Recueil insond­able, si riche en chemins qui se croisent, se dédou­blent, se mul­ti­plient vers un tout har­monieux présent mais jamais atteint, vers une cos­mogo­nie où réal­ité et imag­i­naire ne font qu’un.

Le poème peut être lu à par­tir de n’importe quel vers qui joue le rôle de cen­tre, qui s’élargit vers le poème et vers le recueil en son entier comme des cer­cles con­cen­triques quand la pierre jetée à l’eau est dev­enue ce mot par quoi tout arrive. Nous retrou­vons l’Anneau de Chill­i­da qui de fer est devenu cette eau trou­ble où toute poésie s’inscrit aus­si forte et durable qu’un anneau de métal qui est dans tout, que tout appelle dans sa pré­cieuse unité.

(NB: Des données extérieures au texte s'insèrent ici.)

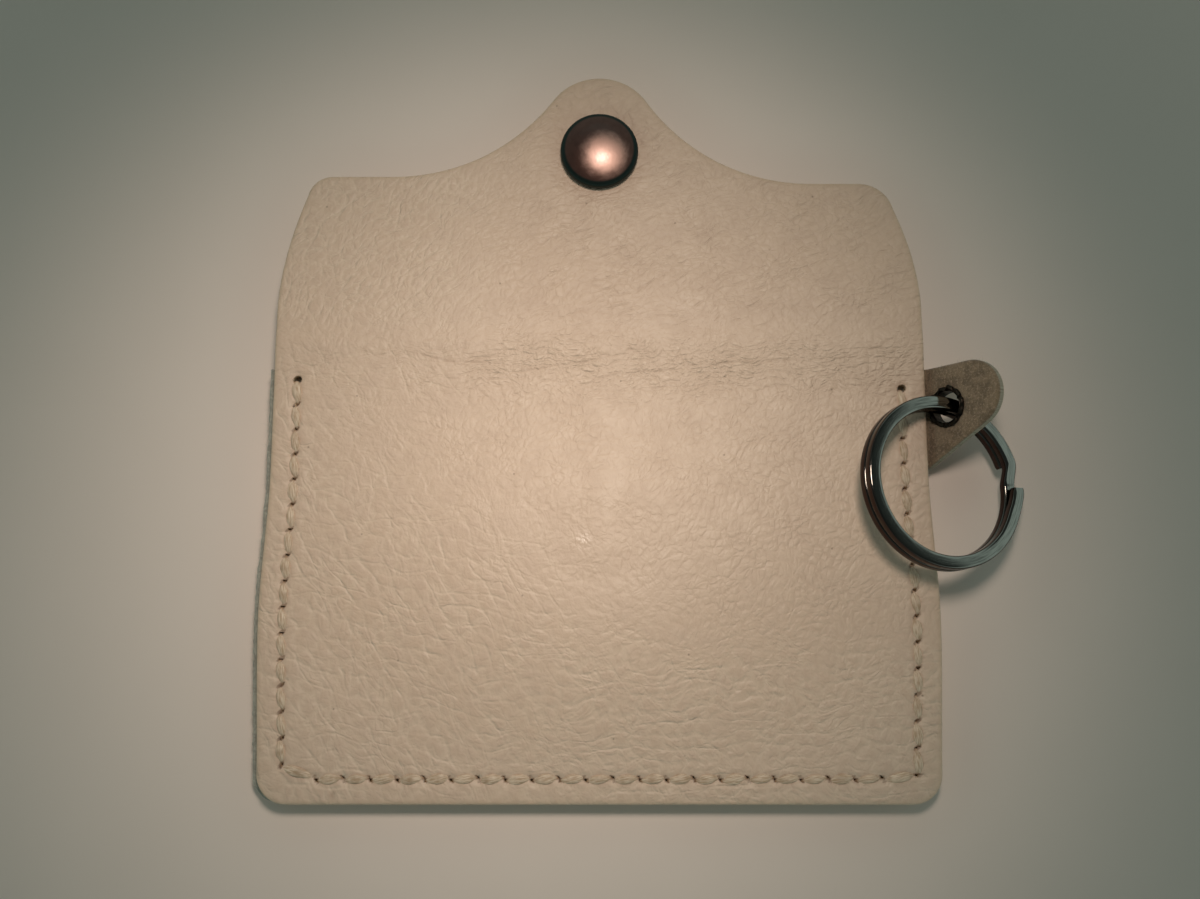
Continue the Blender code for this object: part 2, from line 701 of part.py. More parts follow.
def drilled(name, place, radius, turn, group):
    shape = bmesh.new()
    bmesh.ops.create_cone(shape, cap_ends=True, segments=BORE_STEPS, radius1=radius,
                          radius2=radius, depth=8 * LEATHER,
                          matrix=Matrix.Translation(place) @ turn)
    return add_cutter(name, shape, group)


# Split ring

def ring_directions():
    """The ring's normal, and the two directions in its plane nearest to +X and +Y."""
    normal = Vector((sin(RING_TILT) * cos(RING_TILT_TOWARDS),
                     sin(RING_TILT) * sin(RING_TILT_TOWARDS), cos(RING_TILT)))
    right = Vector((0.0, 1.0, 0.0)).cross(normal).normalized()
    return right, normal.cross(right), normal


def wire_profile(group):
    """The flat wire's rounded section, as a curve that the ring's path carries round."""
    section = bpy.data.curves.new("wire_section", "CURVE")
    section.dimensions = "2D"
    spline = section.splines.new("POLY")
    w = WIRE_WIDTH / 2
    h = WIRE_HEIGHT / 2
    r = WIRE_ROUND
    corners = [(w, h - r), (w - r, h), (r - w, h), (-w, h - r)]
    corners += [(-w, r - h), (r - w, -h), (w - r, -h), (w, r - h)]
    spline.points.add(len(corners) - 1)
    for target, (x, y) in zip(spline.points, reversed(corners)):
        target.co = (x, y, 0.0, 1.0)
    spline.use_cyclic_u = True
    holder = bpy.data.objects.new("wire_section", section)
    group.objects.link(holder)
    holder.hide_render = True
    return holder


def ring_path():
    """Two turns of wire: the upper one steps down through the jog into the lower one."""
    level = (WIRE_HEIGHT + TURN_GAP) / 2
    upper = 2 * pi + RING_START - JOG_START
    total = upper + 2 * pi - RING_END_REST
    steps = ceil(total / RING_STEP)
    stations = {total * i / steps for i in range(steps + 1)}
    stations |= {upper + JOG_SWEEP * i / 4 for i in range(5)}
    points = []
    for swept in sorted(stations):
        angle = RING_START - swept
        height = mix(level, -level, ease((swept - upper) / JOG_SWEEP))
        out = START_SPRING_OUT * (1 - ease(swept / START_SPRING_SWEEP))
        radius = RING_RADIUS + out
        points.append(Vector((radius * cos(angle), radius * sin(angle), height)))
    return points


def split_ring(section, group, carrier):
    line = bpy.data.curves.new("split_ring", "CURVE")
    line.dimensions = "3D"
    line.twist_mode = "Z_UP"
    line.bevel_mode = "OBJECT"
    line.bevel_object = section
    line.use_fill_caps = True
    spline = line.splines.new("POLY")
    points = ring_path()
    spline.points.add(len(points) - 1)
    for target, point in zip(spline.points, points):
        target.co = (*point, 1.0)
    right, ahead, normal = ring_directions()
    eye = Vector(carrier["place"])
    at_eye = right * cos(RING_AT_EYELET) + ahead * sin(RING_AT_EYELET)
    centre = eye - at_eye * RING_RADIUS
    ring = bpy.data.objects.new("split_ring", line)
    group.objects.link(ring)
    line.materials.append(finish(*NICKEL_FINISH))
    ring.parent = carrier
    ring.location = centre - eye
    ring.rotation_euler = Matrix((right, ahead, normal)).transposed().to_euler()
    return ring


# The whole wallet

def build():
    clear_scene()
    parts = new_collection(COLLECTION)
    cutters = new_collection("cutters")
    low_axis = add_axis("fold_low_axis", (0.0, FOLD_LOW_Y, FOLD_Z), parts)
    high_axis = add_axis("fold_high_axis", (0.0, FOLD_HIGH_Y, FOLD_Z), parts, low_axis)
    tab_axis = add_axis("tab_axis", tab_place(0.0, EYELET_Y, -LEATHER / 2)[:], parts)
    eye = tab_place(EYELET_REACH, EYELET_Y, 0.0)
    ring_axis = add_axis("ring_axis", eye[:], parts, tab_axis)

    back_outline = body_outline(FOLD_LOW_Y - SPLIT_GAP / 2)
    back = leather_sheet("back_panel", back_outline, BODY_COLUMNS, BODY_ROWS,
                         lying(back_underside), parts, LEATHER_FINISH)
    front_outline = body_outline(FRONT_TOP_Y, FRONT_PROUD_LEFT)
    front = leather_sheet("front_panel", front_outline, BODY_COLUMNS, BODY_ROWS,
                          lying(front_underside), parts, LEATHER_FINISH)
    spine_half = half_width(FOLD_LOW_Y)
    spine_low = FOLD_LOW_Y + SPLIT_GAP / 2
    spine_high = FOLD_HIGH_Y - SPLIT_GAP / 2
    spine_outline = {
        "bottom": [Vector((-spine_half, spine_low)), Vector((spine_half, spine_low))],
        "top": [Vector((-spine_half, spine_high)), Vector((spine_half, spine_high))],
        "left": [Vector((-spine_half, spine_low)), Vector((-spine_half, spine_high))],
        "right": [Vector((spine_half, spine_low)), Vector((spine_half, spine_high))],
    }
    leather_sheet("fold_spine", spine_outline, SPINE_COLUMNS, SPINE_ROWS,
                  lying(spine_underside), parts, LEATHER_FINISH, low_axis)
    flap = leather_sheet("flap", flap_outline(), FLAP_COLUMNS, FLAP_ROWS,
                         lying(flap_underside), parts, LEATHER_FINISH, high_axis)
    tab = leather_sheet("key_tab", tab_outline(), TAB_COLUMNS, TAB_ROWS,
                        lambda x, y: tab_place(x, y, -LEATHER / 2), parts, SUEDE_FINISH,
                        tab_axis, TAB_CROWDING)

    slits = awl_holes(cutters)
    cut(back, slits, "awl_holes")
    cut(front, slits, "awl_holes")
    upright = Matrix.Identity(4)
    square_to_tab = Matrix.Rotation(-TAB_RISE, 4, "Y")
    stud_hole = drilled("stud_hole", (0.0, 0.0, STUD_SEAT_Z), POST_HOLE_RADIUS, upright, cutters)
    cut(front, stud_hole, "stud_hole")
    snap_seat = SNAP_AT + Vector((0.0, 0.0, FLAP_SEAT_Z))
    cap_hole = drilled("cap_hole", snap_seat, POST_HOLE_RADIUS, upright, cutters)
    cut(flap, cap_hole, "cap_hole")
    eyelet_hole_radius = EYELET_BORE + EYELET_WALL + SEAT_GAP
    eyelet_hole = drilled("eyelet_hole", eye, eyelet_hole_radius, square_to_tab, cutters)
    cut(tab, eyelet_hole, "eyelet_hole")

    tube("saddle_thread_a", stitch_route(1, True), THREAD_RADIUS, 1, parts, THREAD_FINISH)
    tube("saddle_thread_b", stitch_route(-1, False), THREAD_RADIUS, 1, parts, THREAD_FINISH)

    turned("snap_stud", stud_profile(), (0.0, 0.0, 0.0), parts, NICKEL_FINISH)
    turned("stud_post", stud_post_profile(), (0.0, 0.0, POST_FLANGE_Z), parts, NICKEL_FINISH)
    cap_place = SNAP_AT + Vector((0.0, 0.0, CAP_Z))
    turned("snap_cap", cap_profile(), cap_place, parts, NICKEL_FINISH, high_axis)
    turned("cap_post", cap_post_profile(), cap_place, parts, NICKEL_FINISH, high_axis)
    turned("snap_socket", socket_profile(), SNAP_AT, parts, NICKEL_FINISH, high_axis)
    ring_spring = [SNAP_AT + point for point in spring_points()]
    tube("socket_spring", ring_spring, SPRING_WIRE, 1, parts, SPRING_FINISH, high_axis)

    eyelet = turned("tab_eyelet", eyelet_profile(), eye, parts, NICKEL_FINISH, tab_axis)
    eyelet.rotation_euler = (0.0, -TAB_RISE, 0.0)
    split_ring(wire_profile(cutters), parts, ring_axis)


build()
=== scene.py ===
"""Looks of the keychain card wallet: pebbled leather, saddle stitch, snap, eyelet and split ring.

Metres, +Z up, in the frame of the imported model: the origin is the foot of the hidden stud,
+Y runs to the flap's tip and +X to the key tab. The wallet lies open with its back up.
"""

from math import atan2, cos, degrees, pi, radians, sin, sqrt, tan

import bmesh
import bpy
import numpy as np
from mathutils import Matrix, Vector


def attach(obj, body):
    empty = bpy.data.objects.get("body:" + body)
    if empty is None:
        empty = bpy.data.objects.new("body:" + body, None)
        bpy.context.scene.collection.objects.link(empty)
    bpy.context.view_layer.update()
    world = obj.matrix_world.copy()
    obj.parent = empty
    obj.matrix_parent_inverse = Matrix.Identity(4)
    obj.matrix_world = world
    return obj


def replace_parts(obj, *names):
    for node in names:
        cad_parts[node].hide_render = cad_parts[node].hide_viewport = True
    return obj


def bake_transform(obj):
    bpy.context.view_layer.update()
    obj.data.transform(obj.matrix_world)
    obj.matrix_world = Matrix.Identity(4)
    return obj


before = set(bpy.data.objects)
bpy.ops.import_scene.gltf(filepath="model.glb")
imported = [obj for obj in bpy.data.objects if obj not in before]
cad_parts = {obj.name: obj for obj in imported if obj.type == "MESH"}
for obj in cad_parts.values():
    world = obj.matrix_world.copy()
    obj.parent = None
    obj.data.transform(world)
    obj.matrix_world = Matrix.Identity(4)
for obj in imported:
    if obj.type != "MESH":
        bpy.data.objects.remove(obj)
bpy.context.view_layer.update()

# Leather and clearances
LEATHER = 0.0015
SEAT_GAP = 0.0001
SEAM_GAP = 0.00015
SPLIT_GAP = 0.0003

# Outline of the folded body
SNAP_SPAN = 0.0635
SPINE_WIDTH = 0.0064
BOTTOM_Y = -0.0382
BELLY_Y = -0.0110
BELLY_HALF_WIDTH = 0.0517
FOOT_HALF_WIDTH = 0.0509
MOUTH_HALF_WIDTH = 0.0507
BOTTOM_CORNER = 0.0045
FRONT_PROUD_LEFT = 0.0009
MOUTH_DROP = 0.0006
FOLD_LOW_Y = (SNAP_SPAN - SPINE_WIDTH) / 2
FOLD_HIGH_Y = (SNAP_SPAN + SPINE_WIDTH) / 2
FOLD_MIDDLE_Y = SNAP_SPAN / 2
FRONT_TOP_Y = FOLD_LOW_Y - MOUTH_DROP

# Outline of the flap
TAPER_Y = FOLD_HIGH_Y + 0.00355
SHOULDER_HALF_WIDTH = 0.0462
TAPER_BULGE = 0.0007
LEFT_SHOULDER_Y = SNAP_SPAN - 0.0037
RIGHT_SHOULDER_Y = SNAP_SPAN - 0.0049
LEFT_SHOULDER_RADIUS = 0.0040
RIGHT_SHOULDER_RADIUS = 0.0055
TIP_RADIUS = 0.0092
TIP_ABOVE_SNAP = 0.0040
SWEEP_RADIUS = 0.0320

# How the sheets lie
HEM_STAND = 0.0008
STUD_STAND = 0.0033
SOCKET_STAND = 0.0033
SNAP_ENGAGE = 0.0017
STUD_POST_FLANGE = 0.0005
SHOULDER_LIFT = 0.0030
SPINE_HUMP = 0.00018
CROWN_CORE = 0.20
POCKET_EASE = 0.0180
FLAP_SEAT_RADIUS = 0.0065
FLAP_SEAT_EASE = 0.0150
FOLD_Z = (SPINE_WIDTH + SNAP_ENGAGE) / 2
HEM_Z = HEM_STAND + LEATHER + SEAM_GAP
STUD_SEAT_Z = STUD_STAND + SEAT_GAP
POST_FLANGE_Z = STUD_SEAT_Z + LEATHER + SEAT_GAP
CROWN_Z = POST_FLANGE_Z + STUD_POST_FLANGE + SPLIT_GAP
POCKET_GAP = CROWN_Z - STUD_SEAT_Z - LEATHER
FLAP_SEAT_Z = SOCKET_STAND + SEAT_GAP
CAP_Z = FLAP_SEAT_Z + LEATHER + SEAT_GAP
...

On voudrait ne lire qu’un vers par jour et l’emporter la journée durant en l’écoutant et le pal­pant au fond de soi comme un sourire et dire mer­ci d’exister à cette beauté que nous frôlons exprimée par la douceur de ses images et de ses oxy­mores. Le lecteur flotte dans la musique des mots éper­dus de présent, de sou­venirs reliés à cette mytholo­gie tou­jours présente à ceux qui en font des sym­bol­es pour approcher aujourd’hui. D’emblée nous pra­tiquons la poésie, nous sommes ini­tiés par la teneur dense et ferme d’un vers qui s’étire dans toutes les direc­tions de la sen­si­bil­ité et de la pen­sée de l’aube à l’aurore, de la nuit au jour entre tous les points car­dinaux de la mémoire qui fuse à chaque poème par­mi l’ombre, la lumière, toutes les forces qui se rassem­blent en nous sous la con­duite d’une baguette mag­ique trem­pée dans le miroir de nos paroles. Des frag­ments, des resser­re­ments, la terre, le ciel se dila­tent  et livrent leur présence de l’illusion et de la cer­ti­tude mêlées de réel allant de la dérive à l’ancrage, du présent à l’absence le tout dans une nature prég­nante en chaque poème, non pas déco­ra­tive mais en avant, en action ressen­tie au plus pro­fond de soi, indissociable. 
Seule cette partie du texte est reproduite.